Many of us inherit our own “Perspective Lens” not through conscious choice but through the shaming we’re subjected to. I love the quote, “Everyone is either trying to prove or disprove who they were in high school,” because for many of us, our perspective lens’s are defined by how people viewed us growing up. We develop a fixation in one area of our lives because it’s the area which we felt people judged us the most. The high school cheerleader who is afraid to lose her looks as an adult. The poor kid obsessed with becoming rich. The loser who wants to throw the biggest parties. The slacker who wants to prove to everyone how smart he is.
A big part of our development is to recognize our own fixation, to recognize how we measure ourselves and consciously choose our metric for ourselves.
But another big part of development is to become aware that everyone has their own way of seeing things. And that Perspective is likely not going to be the same as ours. And that’s (usually) fine. Most lenses people choose to wear are fine. Even if they’re not the same Lens you would choose for yourself.
You may view the world through career values, but most people do not. You may view the world through the lens of attractiveness, but most people do not. You may view the world through the lens of family values, but most people do not.
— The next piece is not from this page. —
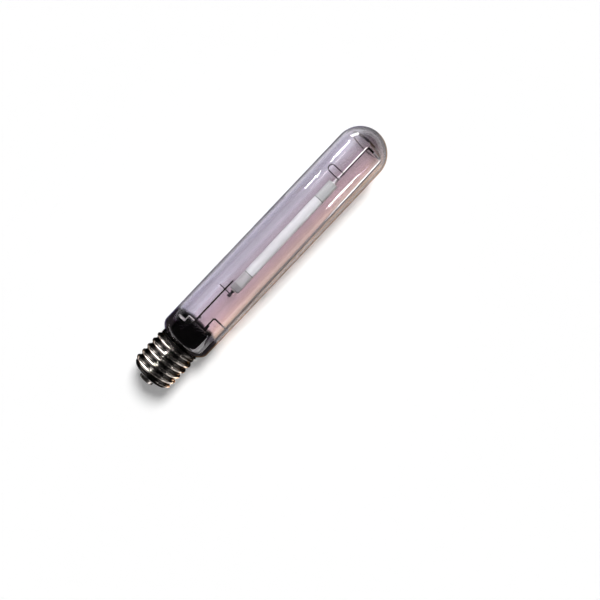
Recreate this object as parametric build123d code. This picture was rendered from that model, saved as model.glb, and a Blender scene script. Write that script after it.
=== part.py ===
from build123d import *
import os
from math import acos, ceil, cos, radians, sin, sqrt, tan

# A tubular high pressure sodium lamp with an E40 screw cap, lying on its side.
# Every piece is drawn standing on the contact button: Z runs along the lamp's axis from
# the button's face to the dome, and Y runs across the wire frame. When a piece is
# written, it is laid along X. X and Y stay level, and the drawn +X side faces the ground.
# All sizes are in millimetres.

# Screw cap, E40. Heights are counted from the contact button's face.
CONTACT_DIA = 13.4
CONTACT_HEIGHT = 3.6
CONTACT_EDGE = 0.9
CONTACT_HOLE = 2.6
CONTACT_SPIGOT_DIA = 10.0
SPIGOT_DEPTH = 1.4
SEAT_MARGIN = 0.7
BELLY_HEIGHT = 2.4
BELLY_BULGE = 0.5
THREAD_PITCH = 6.35
THREAD_MINOR = 35.7
THREAD_DEPTH = 1.8
THREAD_MAJOR = THREAD_MINOR + 2 * THREAD_DEPTH
ROOT_FLAT = 0.1
ROOT_SINK = 0.25
SHELL_ROOT = THREAD_MINOR / 2 + ROOT_FLAT
SHELL_WALL = 0.45
SHELL_BORE = 2 * (SHELL_ROOT - SHELL_WALL)
LIP_TURN = 2.5
LIP_FACE = 1.0
SHELL_LIP = SHELL_BORE / 2 - LIP_TURN
SHELL_BOTTOM = CONTACT_HEIGHT + BELLY_HEIGHT
SHELL_HEIGHT = 36.5
SHELL_RIM = SHELL_BOTTOM + SHELL_HEIGHT
RIM_WALL = 0.75
RIM_DIA = SHELL_BORE + 2 * RIM_WALL
RIM_BAND = 2.4
RIM_STEP = 0.4
CREST_RISE = 5.4
CREST_HALF_STEPS = 2
THREAD_CHAMFER = 0.5
RUNOUT_GAP = 0.2
RUNOUT_LENGTH = 2.7
TRIM_MARGIN = 0.1
INSULATOR_DEPTH = 6.5
INSULATOR_TOP = SHELL_BOTTOM + INSULATOR_DEPTH

# Wires and solder in the cap
WIRE_CLEARANCE = 0.2
CENTRE_OUT_DIA = 0.8
CENTRE_OUT_END = 1.0
CENTRE_OUT_RISE = 3.0
CONTACT_SOLDER_DEPTH = 2.2
SIDE_OUT_DIA = 0.7
SIDE_OUT_DROP = 2.6
NOTCH_CLEARANCE = 0.1
NOTCH_DEPTH = 1.7
NOTCH_WIDTH = SIDE_OUT_DIA + 2 * NOTCH_CLEARANCE
NOTCH_BOTTOM = SHELL_RIM - NOTCH_DEPTH
SIDE_OUT_HIGH = NOTCH_BOTTOM + NOTCH_CLEARANCE + SIDE_OUT_DIA / 2
SIDE_SOLDER_DIA = 2.6
SOLDER_PROUD = 1.0
SOLDER_ROUND = 0.8

# Outer bulb. The side wire and the cement fill the gap between its neck and the shell.
OVERALL_LENGTH = 288.0
BULB_DIA = 46.5
BULB_WALL = 1.2
NECK_DIA = SHELL_BORE - 2 * (SIDE_OUT_DIA + 2 * WIRE_CLEARANCE)
NECK_RISE = 7.5
NECK_END = INSULATOR_TOP + NECK_RISE
NECK_BEND = 1.6
SHOULDER_SINK = 0.8
SHOULDER_BEND = 7.4
SHOULDER_SLOPE = 45.0
NECK_TOP = SHELL_RIM - SHOULDER_SINK
CEMENT_TOP = NECK_TOP - NECK_BEND / 2
CEMENT_HEIGHT = 10.9
CEMENT_BOTTOM = CEMENT_TOP - CEMENT_HEIGHT
GLASS_INSIDE = BULB_DIA / 2 - BULB_WALL

# Stem: the flare sealed into the neck, and the flat press that holds the lead-ins
STEM_DIA = 19.2
STEM_WALL = 1.1
FLARE_HEIGHT = 9.0
FLARE_STEPS = 4
FLARE_TOP = NECK_END + FLARE_HEIGHT
STEM_LENGTH = 24.0
PRESS_START = NECK_END + STEM_LENGTH
PRESS_RUN = 7.0
PRESS_FULL = PRESS_START + PRESS_RUN
PRESS_HEIGHT = 13.3
PRESS_TOP = PRESS_FULL + PRESS_HEIGHT
PRESS_CHAMFER = 1.0
EXHAUST_DIA = 5.0
EXHAUST_BORE = 3.2
EXHAUST_COVER = 0.5
PRESS_THICK = EXHAUST_DIA + 2 * EXHAUST_COVER
EXHAUST_RISE = 4.0
EXHAUST_TIP = NECK_END + EXHAUST_RISE
EXHAUST_TAPER = 5.0
EXHAUST_TIP_WALL = 2.25
EXHAUST_SEAT = 1.0
EXHAUST_TOP = PRESS_FULL + EXHAUST_SEAT
PASSAGE_DIA = 2.56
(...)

You may view the world through the positivity and optimism, but most people do not.
And that’s simply part of being human. Accepting that others measure themselves and the world differently than you do is one of the most important steps to consciously choosing the right relationships for yourself.
It’s necessary for developing strong boundaries and deciding who you want to be a part of your life and who you do not. You may not succeed, but this doesn’t make an absolute failure.
So What do I do Logan?
You must accept that you cannot change a person’s values for them. Just as we must choose our own perspective lens by ourselves and for ourselves. They must do it by themselves and for themselves.